The CONCACAF tournament begins Tuesday in Houston, where the world champion Americans face world No. 72 Haiti. The last two group games are against No. 68 Panama on Friday and No. 37 Costa Rica on Feb. 3. The top two nations from the group advance to Feb. 7 semifinals.

The U.S. roster, with 18 of its 20 players coming from the 2019 World Cup team, is here.

Since CONCACAF qualifies two nations to the Olympics, the semifinals are the deciding games.

Should the U.S. win its group, it would face the runner-up from the other group in a winner-goes-to-Tokyo match. The other group (world ranking):

Canada (8)
Mexico (37)
Jamaica (53)
St. Kitts and Nevis (127)

Chaos could result in the unlikely event that either the U.S. or Canada finishes second in its group, and the two North American powers play a semifinal.

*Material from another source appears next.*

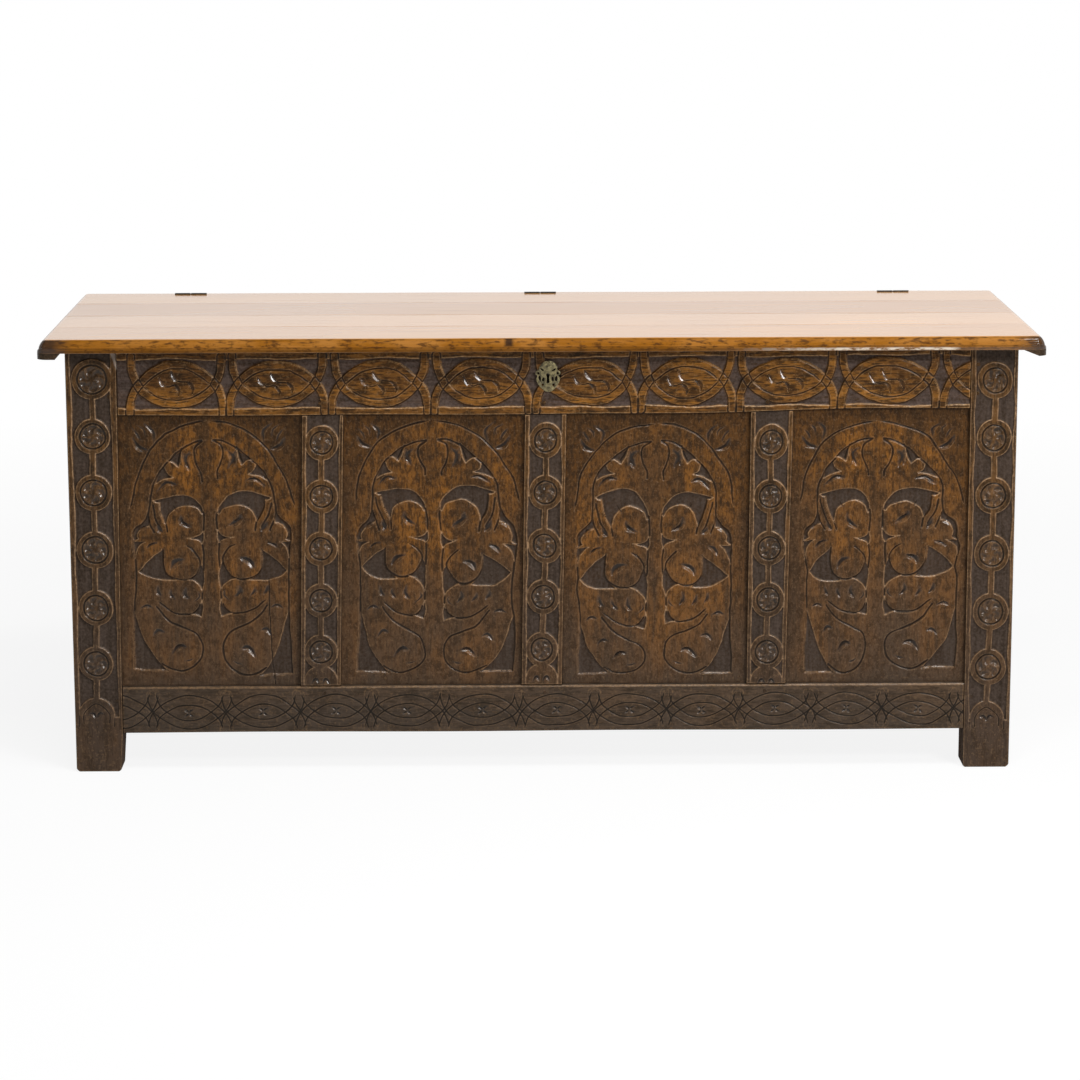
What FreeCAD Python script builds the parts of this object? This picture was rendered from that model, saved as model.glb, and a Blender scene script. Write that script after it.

The U.S. is undefeated in Olympic qualifying history, since the tournament format began in 2004 — 15-0 with a goal differential of 88-1 (not counting matches played once they’ve already clinched qualification). The lone goal allowed came in a group-stage match in 2008, when the U.S. was already assured a spot in the semifinals.

Still, the U.S. knows the feeling of one poor outing in an important match. In 2010, it lost to Mexico in a winner-to-the-World Cup match. The U.S. was forced to win a last-chance, home-and-home playoff against a UEFA team — Italy — for the last spot in the World Cup.